** Written problem **
Print all of the data exactly as written.

** Data segment **
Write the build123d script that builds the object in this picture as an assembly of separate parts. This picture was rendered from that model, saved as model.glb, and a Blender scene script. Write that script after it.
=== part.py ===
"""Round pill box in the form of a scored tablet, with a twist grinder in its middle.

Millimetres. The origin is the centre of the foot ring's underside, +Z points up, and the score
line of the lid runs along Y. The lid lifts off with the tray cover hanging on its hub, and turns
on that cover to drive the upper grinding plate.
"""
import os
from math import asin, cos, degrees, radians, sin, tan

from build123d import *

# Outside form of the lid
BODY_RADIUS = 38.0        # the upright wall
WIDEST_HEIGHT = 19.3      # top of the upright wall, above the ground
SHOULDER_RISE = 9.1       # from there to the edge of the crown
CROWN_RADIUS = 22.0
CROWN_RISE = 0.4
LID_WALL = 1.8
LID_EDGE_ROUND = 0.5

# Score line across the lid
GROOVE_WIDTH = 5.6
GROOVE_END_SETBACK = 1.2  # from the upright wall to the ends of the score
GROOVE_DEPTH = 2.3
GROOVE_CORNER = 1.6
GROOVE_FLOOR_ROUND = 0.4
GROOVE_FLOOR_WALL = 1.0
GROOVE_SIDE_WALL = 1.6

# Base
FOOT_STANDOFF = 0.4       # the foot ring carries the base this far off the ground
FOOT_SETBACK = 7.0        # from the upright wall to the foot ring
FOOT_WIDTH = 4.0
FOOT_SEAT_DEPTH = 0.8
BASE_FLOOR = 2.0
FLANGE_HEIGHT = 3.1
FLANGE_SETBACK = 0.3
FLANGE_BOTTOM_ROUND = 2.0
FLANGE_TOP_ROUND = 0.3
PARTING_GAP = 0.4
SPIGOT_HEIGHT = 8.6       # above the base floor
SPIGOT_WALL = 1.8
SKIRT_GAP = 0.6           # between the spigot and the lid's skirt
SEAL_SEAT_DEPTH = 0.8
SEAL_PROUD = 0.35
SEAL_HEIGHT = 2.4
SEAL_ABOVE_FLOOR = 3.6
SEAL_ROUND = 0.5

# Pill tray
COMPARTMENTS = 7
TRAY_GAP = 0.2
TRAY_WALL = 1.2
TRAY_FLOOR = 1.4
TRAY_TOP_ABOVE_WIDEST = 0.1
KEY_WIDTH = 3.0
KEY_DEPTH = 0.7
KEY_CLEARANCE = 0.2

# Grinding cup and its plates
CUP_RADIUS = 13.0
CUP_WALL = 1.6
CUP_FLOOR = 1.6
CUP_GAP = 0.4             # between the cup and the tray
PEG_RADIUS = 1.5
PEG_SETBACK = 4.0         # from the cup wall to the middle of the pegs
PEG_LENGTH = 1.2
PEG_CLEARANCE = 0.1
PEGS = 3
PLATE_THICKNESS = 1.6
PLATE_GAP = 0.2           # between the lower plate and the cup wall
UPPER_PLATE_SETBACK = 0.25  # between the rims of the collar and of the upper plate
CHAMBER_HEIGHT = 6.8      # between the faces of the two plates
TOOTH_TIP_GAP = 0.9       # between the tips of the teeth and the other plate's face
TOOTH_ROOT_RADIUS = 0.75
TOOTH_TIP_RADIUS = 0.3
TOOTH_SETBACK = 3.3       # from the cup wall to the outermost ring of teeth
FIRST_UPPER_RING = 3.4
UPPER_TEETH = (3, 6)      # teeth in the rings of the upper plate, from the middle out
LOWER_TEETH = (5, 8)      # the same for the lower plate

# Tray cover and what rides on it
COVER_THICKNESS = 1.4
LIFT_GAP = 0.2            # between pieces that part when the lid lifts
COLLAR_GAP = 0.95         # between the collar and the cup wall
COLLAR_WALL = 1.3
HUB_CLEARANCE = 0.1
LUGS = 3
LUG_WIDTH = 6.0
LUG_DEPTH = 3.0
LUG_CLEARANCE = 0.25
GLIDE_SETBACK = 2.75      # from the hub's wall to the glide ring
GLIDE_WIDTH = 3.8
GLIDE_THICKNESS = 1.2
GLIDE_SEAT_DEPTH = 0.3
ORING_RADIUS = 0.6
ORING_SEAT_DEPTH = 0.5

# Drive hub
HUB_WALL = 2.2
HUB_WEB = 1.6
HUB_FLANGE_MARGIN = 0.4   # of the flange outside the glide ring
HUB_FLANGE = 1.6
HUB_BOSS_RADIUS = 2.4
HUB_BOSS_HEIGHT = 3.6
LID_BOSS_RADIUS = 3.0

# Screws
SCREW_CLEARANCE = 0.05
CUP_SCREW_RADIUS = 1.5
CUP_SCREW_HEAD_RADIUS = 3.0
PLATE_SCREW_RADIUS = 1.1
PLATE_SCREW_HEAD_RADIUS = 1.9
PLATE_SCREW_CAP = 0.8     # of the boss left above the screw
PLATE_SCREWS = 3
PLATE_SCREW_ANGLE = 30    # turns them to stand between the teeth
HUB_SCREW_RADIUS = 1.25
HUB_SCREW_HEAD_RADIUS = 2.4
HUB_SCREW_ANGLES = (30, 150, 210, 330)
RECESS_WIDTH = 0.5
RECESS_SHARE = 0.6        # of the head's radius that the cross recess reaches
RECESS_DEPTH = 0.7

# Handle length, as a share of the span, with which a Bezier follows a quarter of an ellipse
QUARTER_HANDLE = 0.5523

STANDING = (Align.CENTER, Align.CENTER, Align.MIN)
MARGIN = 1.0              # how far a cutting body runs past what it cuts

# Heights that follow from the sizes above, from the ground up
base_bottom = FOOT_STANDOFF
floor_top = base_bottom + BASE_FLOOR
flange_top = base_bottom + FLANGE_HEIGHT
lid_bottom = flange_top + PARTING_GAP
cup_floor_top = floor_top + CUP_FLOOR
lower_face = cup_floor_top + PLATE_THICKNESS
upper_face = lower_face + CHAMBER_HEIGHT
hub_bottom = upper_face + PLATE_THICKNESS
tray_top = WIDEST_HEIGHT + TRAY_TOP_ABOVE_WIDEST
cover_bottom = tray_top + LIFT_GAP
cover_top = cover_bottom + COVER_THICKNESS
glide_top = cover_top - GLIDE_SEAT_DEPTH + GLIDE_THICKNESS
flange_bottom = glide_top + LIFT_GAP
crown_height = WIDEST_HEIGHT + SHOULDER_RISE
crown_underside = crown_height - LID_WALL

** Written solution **
Write the build123d script that builds the object in this picture as an assembly of separate parts. This picture was rendered from that model, saved as model.glb, and a Blender scene script. Write that script after it.
=== part.py ===
"""Round pill box in the form of a scored tablet, with a twist grinder in its middle.

Millimetres. The origin is the centre of the foot ring's underside, +Z points up, and the score
line of the lid runs along Y. The lid lifts off with the tray cover hanging on its hub, and turns
on that cover to drive the upper grinding plate.
"""
import os
from math import asin, cos, degrees, radians, sin, tan

from build123d import *

# Outside form of the lid
BODY_RADIUS = 38.0        # the upright wall
WIDEST_HEIGHT = 19.3      # top of the upright wall, above the ground
SHOULDER_RISE = 9.1       # from there to the edge of the crown
CROWN_RADIUS = 22.0
CROWN_RISE = 0.4
LID_WALL = 1.8
LID_EDGE_ROUND = 0.5

# Score line across the lid
GROOVE_WIDTH = 5.6
GROOVE_END_SETBACK = 1.2  # from the upright wall to the ends of the score
GROOVE_DEPTH = 2.3
GROOVE_CORNER = 1.6
GROOVE_FLOOR_ROUND = 0.4
GROOVE_FLOOR_WALL = 1.0
GROOVE_SIDE_WALL = 1.6

# Base
FOOT_STANDOFF = 0.4       # the foot ring carries the base this far off the ground
FOOT_SETBACK = 7.0        # from the upright wall to the foot ring
FOOT_WIDTH = 4.0
FOOT_SEAT_DEPTH = 0.8
BASE_FLOOR = 2.0
FLANGE_HEIGHT = 3.1
FLANGE_SETBACK = 0.3
FLANGE_BOTTOM_ROUND = 2.0
FLANGE_TOP_ROUND = 0.3
PARTING_GAP = 0.4
SPIGOT_HEIGHT = 8.6       # above the base floor
SPIGOT_WALL = 1.8
SKIRT_GAP = 0.6           # between the spigot and the lid's skirt
SEAL_SEAT_DEPTH = 0.8
SEAL_PROUD = 0.35
SEAL_HEIGHT = 2.4
SEAL_ABOVE_FLOOR = 3.6
SEAL_ROUND = 0.5

# Pill tray
COMPARTMENTS = 7
TRAY_GAP = 0.2
TRAY_WALL = 1.2
TRAY_FLOOR = 1.4
TRAY_TOP_ABOVE_WIDEST = 0.1
KEY_WIDTH = 3.0
KEY_DEPTH = 0.7
KEY_CLEARANCE = 0.2

# Grinding cup and its plates
CUP_RADIUS = 13.0
CUP_WALL = 1.6
CUP_FLOOR = 1.6
CUP_GAP = 0.4             # between the cup and the tray
PEG_RADIUS = 1.5
PEG_SETBACK = 4.0         # from the cup wall to the middle of the pegs
PEG_LENGTH = 1.2
PEG_CLEARANCE = 0.1
PEGS = 3
PLATE_THICKNESS = 1.6
PLATE_GAP = 0.2           # between the lower plate and the cup wall
UPPER_PLATE_SETBACK = 0.25  # between the rims of the collar and of the upper plate
CHAMBER_HEIGHT = 6.8      # between the faces of the two plates
TOOTH_TIP_GAP = 0.9       # between the tips of the teeth and the other plate's face
TOOTH_ROOT_RADIUS = 0.75
TOOTH_TIP_RADIUS = 0.3
TOOTH_SETBACK = 3.3       # from the cup wall to the outermost ring of teeth
FIRST_UPPER_RING = 3.4
UPPER_TEETH = (3, 6)      # teeth in the rings of the upper plate, from the middle out
LOWER_TEETH = (5, 8)      # the same for the lower plate

# Tray cover and what rides on it
COVER_THICKNESS = 1.4
LIFT_GAP = 0.2            # between pieces that part when the lid lifts
COLLAR_GAP = 0.95         # between the collar and the cup wall
COLLAR_WALL = 1.3
HUB_CLEARANCE = 0.1
LUGS = 3
LUG_WIDTH = 6.0
LUG_DEPTH = 3.0
LUG_CLEARANCE = 0.25
GLIDE_SETBACK = 2.75      # from the hub's wall to the glide ring
GLIDE_WIDTH = 3.8
GLIDE_THICKNESS = 1.2
GLIDE_SEAT_DEPTH = 0.3
ORING_RADIUS = 0.6
ORING_SEAT_DEPTH = 0.5

# Drive hub
HUB_WALL = 2.2
HUB_WEB = 1.6
HUB_FLANGE_MARGIN = 0.4   # of the flange outside the glide ring
HUB_FLANGE = 1.6
HUB_BOSS_RADIUS = 2.4
HUB_BOSS_HEIGHT = 3.6
LID_BOSS_RADIUS = 3.0

# Screws
SCREW_CLEARANCE = 0.05
CUP_SCREW_RADIUS = 1.5
CUP_SCREW_HEAD_RADIUS = 3.0
PLATE_SCREW_RADIUS = 1.1
PLATE_SCREW_HEAD_RADIUS = 1.9
PLATE_SCREW_CAP = 0.8     # of the boss left above the screw
PLATE_SCREWS = 3
PLATE_SCREW_ANGLE = 30    # turns them to stand between the teeth
HUB_SCREW_RADIUS = 1.25
HUB_SCREW_HEAD_RADIUS = 2.4
HUB_SCREW_ANGLES = (30, 150, 210, 330)
RECESS_WIDTH = 0.5
RECESS_SHARE = 0.6        # of the head's radius that the cross recess reaches
RECESS_DEPTH = 0.7

# Handle length, as a share of the span, with which a Bezier follows a quarter of an ellipse
QUARTER_HANDLE = 0.5523

STANDING = (Align.CENTER, Align.CENTER, Align.MIN)
MARGIN = 1.0              # how far a cutting body runs past what it cuts

# Heights that follow from the sizes above, from the ground up
base_bottom = FOOT_STANDOFF
floor_top = base_bottom + BASE_FLOOR
flange_top = base_bottom + FLANGE_HEIGHT
lid_bottom = flange_top + PARTING_GAP
cup_floor_top = floor_top + CUP_FLOOR
lower_face = cup_floor_top + PLATE_THICKNESS
upper_face = lower_face + CHAMBER_HEIGHT
hub_bottom = upper_face + PLATE_THICKNESS
tray_top = WIDEST_HEIGHT + TRAY_TOP_ABOVE_WIDEST
cover_bottom = tray_top + LIFT_GAP
cover_top = cover_bottom + COVER_THICKNESS
glide_top = cover_top - GLIDE_SEAT_DEPTH + GLIDE_THICKNESS
flange_bottom = glide_top + LIFT_GAP
crown_height = WIDEST_HEIGHT + SHOULDER_RISE
crown_underside = crown_height - LID_WALL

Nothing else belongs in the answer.